Could you imagine dealing with egotistical (but correct) 20-something Steve Jobs or Mark Zuckerburg making you gorge down humble pie as a white haired well credentialed VC? Would FAANGM be recognizable today if the founders got booted early and replaced with a highly credentialed buddy of the VC?
It is the board's responsibility to hire and fire executive management and as both a significant shareholder and board member, has the leverage to do so IF the other board members agree. It is almost never unilateral. Now - in the early-ish days of a company (say,pre-D series), the board is pretty small and pretty acquainted, so the guy who wants to fire you (the CEO) just places about 4 phone calls, and if everyone is on board, gets the ball rolling. Legally, it is a lot easier than it is with a public company or with someone with one of those weird split-stock-right things like Facebook.
When the stakes are high and the cost of keeping current leadership are potentially harmful to a dangerous degree and the only possible replacement isn't an obvious choice (as is the case with the obvious allusion to the US presidency) then this is true.
In reality, do VCs really go so far as to make the call to replace someone with someone else who has the potential to be equally bad? Isn't the risk of two consecutively bad CEOs worse than taking a little longer to find a reasonable replacement?
AV (Austin Ventures) was always known as the big fish in the little pond, ever since I moved here from Japan - and I guess that isn't wrong, but they seemed to have moved onto their version of PE.
But one thing that always irritated me and my "executive" friends was how much they liked to put somebody on their back-bench into your job.
If it's the right choice - nice. If it happens once-or-twice - nice.

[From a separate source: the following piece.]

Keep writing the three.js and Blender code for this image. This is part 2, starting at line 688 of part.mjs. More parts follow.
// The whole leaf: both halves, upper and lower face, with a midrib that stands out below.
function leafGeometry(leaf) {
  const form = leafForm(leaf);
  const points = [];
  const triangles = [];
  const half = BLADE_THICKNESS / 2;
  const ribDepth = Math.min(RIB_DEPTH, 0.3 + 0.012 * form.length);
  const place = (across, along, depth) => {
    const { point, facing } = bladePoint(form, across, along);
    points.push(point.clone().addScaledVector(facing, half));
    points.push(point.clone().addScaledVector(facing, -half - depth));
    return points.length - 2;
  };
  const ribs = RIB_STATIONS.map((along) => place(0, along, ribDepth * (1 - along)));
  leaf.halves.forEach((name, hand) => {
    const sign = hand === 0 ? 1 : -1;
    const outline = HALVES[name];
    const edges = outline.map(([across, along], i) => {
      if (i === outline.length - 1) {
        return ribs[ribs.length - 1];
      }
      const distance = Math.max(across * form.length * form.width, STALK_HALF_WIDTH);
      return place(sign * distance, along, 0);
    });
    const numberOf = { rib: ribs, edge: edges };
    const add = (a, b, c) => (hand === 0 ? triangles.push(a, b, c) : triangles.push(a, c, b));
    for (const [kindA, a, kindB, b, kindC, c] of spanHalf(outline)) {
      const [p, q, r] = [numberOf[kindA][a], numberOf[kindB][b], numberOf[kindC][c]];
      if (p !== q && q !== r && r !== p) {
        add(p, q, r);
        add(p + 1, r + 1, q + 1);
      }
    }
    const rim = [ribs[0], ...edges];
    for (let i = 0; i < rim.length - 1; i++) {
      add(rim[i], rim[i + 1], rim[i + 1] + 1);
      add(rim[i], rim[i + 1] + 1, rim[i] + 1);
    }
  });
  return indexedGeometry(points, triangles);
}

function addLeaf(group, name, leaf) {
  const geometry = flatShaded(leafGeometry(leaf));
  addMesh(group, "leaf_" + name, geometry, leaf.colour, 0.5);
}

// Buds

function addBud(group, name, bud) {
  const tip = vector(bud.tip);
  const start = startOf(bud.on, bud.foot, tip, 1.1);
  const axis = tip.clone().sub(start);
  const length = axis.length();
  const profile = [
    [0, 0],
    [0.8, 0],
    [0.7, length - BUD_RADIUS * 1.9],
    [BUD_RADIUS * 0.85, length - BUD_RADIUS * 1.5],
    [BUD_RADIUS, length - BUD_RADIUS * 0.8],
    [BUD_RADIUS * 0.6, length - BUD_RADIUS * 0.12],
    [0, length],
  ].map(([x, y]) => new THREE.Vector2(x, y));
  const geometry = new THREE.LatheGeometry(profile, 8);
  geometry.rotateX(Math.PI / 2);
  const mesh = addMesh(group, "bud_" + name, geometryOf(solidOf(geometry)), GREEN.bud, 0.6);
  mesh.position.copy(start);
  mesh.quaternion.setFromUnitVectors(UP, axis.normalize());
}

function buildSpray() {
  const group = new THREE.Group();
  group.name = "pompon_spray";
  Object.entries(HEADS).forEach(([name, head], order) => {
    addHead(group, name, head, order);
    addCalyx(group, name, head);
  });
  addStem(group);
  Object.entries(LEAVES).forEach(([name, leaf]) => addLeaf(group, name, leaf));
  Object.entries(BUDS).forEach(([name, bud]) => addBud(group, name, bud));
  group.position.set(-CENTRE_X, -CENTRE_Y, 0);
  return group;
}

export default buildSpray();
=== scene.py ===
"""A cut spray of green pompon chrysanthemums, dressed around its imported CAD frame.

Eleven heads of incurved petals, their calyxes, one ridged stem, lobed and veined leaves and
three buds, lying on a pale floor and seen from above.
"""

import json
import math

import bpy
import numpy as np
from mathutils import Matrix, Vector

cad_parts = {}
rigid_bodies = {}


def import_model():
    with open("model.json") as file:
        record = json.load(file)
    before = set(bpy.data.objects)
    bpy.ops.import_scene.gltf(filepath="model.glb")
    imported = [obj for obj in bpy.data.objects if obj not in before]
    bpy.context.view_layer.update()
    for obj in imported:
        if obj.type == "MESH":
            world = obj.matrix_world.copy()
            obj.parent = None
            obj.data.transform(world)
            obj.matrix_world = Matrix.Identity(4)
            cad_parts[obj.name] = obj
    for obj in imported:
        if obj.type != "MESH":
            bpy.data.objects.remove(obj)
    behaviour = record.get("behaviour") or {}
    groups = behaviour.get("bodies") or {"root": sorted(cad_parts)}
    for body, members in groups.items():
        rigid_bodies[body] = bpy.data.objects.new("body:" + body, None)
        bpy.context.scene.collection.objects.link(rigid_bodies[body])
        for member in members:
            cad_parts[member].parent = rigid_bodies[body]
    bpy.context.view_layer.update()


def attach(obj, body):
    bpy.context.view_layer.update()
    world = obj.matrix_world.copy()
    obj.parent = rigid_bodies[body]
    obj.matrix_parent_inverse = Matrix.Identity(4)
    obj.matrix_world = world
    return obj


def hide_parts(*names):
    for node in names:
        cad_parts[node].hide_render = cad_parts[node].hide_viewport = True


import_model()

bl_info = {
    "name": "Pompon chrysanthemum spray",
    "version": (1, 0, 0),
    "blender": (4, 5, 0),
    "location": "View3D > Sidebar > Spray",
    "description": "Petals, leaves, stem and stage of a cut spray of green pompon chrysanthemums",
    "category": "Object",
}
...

But If they do it 9 months after every Series A every time, it starts to make a (n aware) founder wary).
I generally don't think founders should be CEOs. Certainly as a founder I should not have been But that doesn't mean youo bring out the brick-bat. It means that you sit down and say something: "Don't you think we should hire the new CEO together and figure our your ongoing role in the company (esp. since you still own 60%)?).

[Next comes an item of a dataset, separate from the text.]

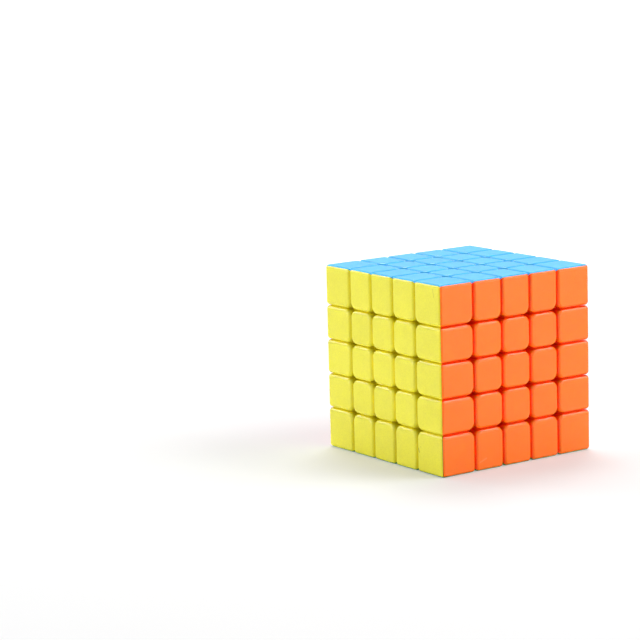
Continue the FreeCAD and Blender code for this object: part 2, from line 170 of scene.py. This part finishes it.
sideNames = {"x": ("red", "orange"), "y": ("yellow", "white"), "z": ("green", "blue")}
shellPlastic = {
    # Linear light: the flat of a face, and the darker, more saturated tone of painted shade at its
    # edges and in its gaps, standing in for shade and light bounced between cubies.
    "faces": {
        "blue": (0.045, 0.480, 0.860),
        "green": (0.020, 0.400, 0.100),
        "yellow": (0.800, 0.750, 0.044),
        "white": (0.700, 0.700, 0.685),
        "orange": (1.000, 0.180, 0.004),
        "red": (0.520, 0.012, 0.011),
    },
    "edges": {
        "blue": (0.040, 0.460, 0.900),
        "green": (0.005, 0.330, 0.060),
        "yellow": (0.800, 0.700, 0.018),
        "white": (0.640, 0.640, 0.625),
        "orange": (1.000, 0.075, 0.004),
        "red": (0.500, 0.005, 0.005),
    },
    "gapReach": (0.0002, 0.0009),        # from the middle of a gap
    "wallReach": (0.0008, 0.0022),       # below the face
    "outlineReach": (0.0, 0.0013),       # from the cube's own edges
    # Painted shade on the cube's own rounded edges: how much of the darker tone they take
    "outlineShadeShare": 0.15,
    "cubieTint": (0.965, 1.014),
    "speckle": {"pattern": (2300.0, 1.0, 0.5), "reach": (0.2, 0.8), "result": (0.94, 1.06)},
    "drift": {"pattern": (160.0, 3.0, 0.6), "reach": (0.3, 0.7), "result": (0.975, 1.012)},
    # Frosting on the flats, smoother rounds
    "flatness": (0.93, 0.997),
    "roughness": (0.17, 0.43),           # on the rounds and on the flats
    "roughPatch": {"pattern": (420.0, 4.0, 0.6), "reach": (0.3, 0.7), "result": (-0.04, 0.05)},
    "grain": (3600.0, 3.0, 0.65),
    "grainShare": (0.35, 1.0),
    "grainHeight": 0.000011,
    "sink": (75.0, 1.0, 0.4),
    "sinkHeight": 0.00012,
    "specular": 0.36,
    "subsurface": 0.75,
    "subsurfaceReach": 0.0024,
    # Painted glow: emission on a gap's walls in place of light that comes through the plastic, but
    # not where four cubies meet
    "throughLight": 0.11,
    "throughGap": (0.0002, 0.0005),
    "throughDepth": (0.0006, 0.0012),
    "throughCrossing": (0.0015, 0.0035),
}
footPlastic = {
    "base": (0.022, 0.022, 0.024),
    "pale": (0.045, 0.045, 0.048),
    "rubbed": {"pattern": (320.0, 4.0, 0.65), "reach": (0.4, 0.7), "result": (0.0, 1.0)},
}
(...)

I don't know - I just found them heavy handed.
I don't know that I ever hit at them hard or that they hit at me hard, but I do know that they came in hard and triggered a hard response. At this point, I don't think they like me much (which is sad, because I was just getting to like them), but there are a lot of personal relationships (apparently) in this business
EDIT: They (AV) have more recently (not super-recently) moved into mostly PE, and the incubator seems to be gone (?), but given the VC penchant to syndicate, and AV's penchant to not be nice to work with, even as the big-fish in a small pond, the number of people at places like Interwest or Sevin Rosen to work with them (Central Texas VC types), maybe they felt constrained? Or maybe they shot enough entrepreneurs in the back? Their 5-year-ago-fund was big enough to qualify for PE activity - maybe their new-new partners (the old ones retired about that time) decided they would prefer to apply their Wharton MBA skills/talents to PE? IDK.
"You give your heart to someone and they break it"
we are all now supposed to figure out there has been a falling out of some sort, with some CEO somewhere.
who is he? what did he do?
Someone's neural network is biased.
This isn't just "elite culture", although there is probably some of that in many scenarios.
edit: responding to a couple of comments - yes this is a feature of how we choose to structure these companies, it is not unavoidable. However, given the distribution of decision making and responsibility in a typical American corporate structure, removing the CEO is inherently difficult.
One can imagine situations where it is less disruptive, but those companies would look and operate quite differently.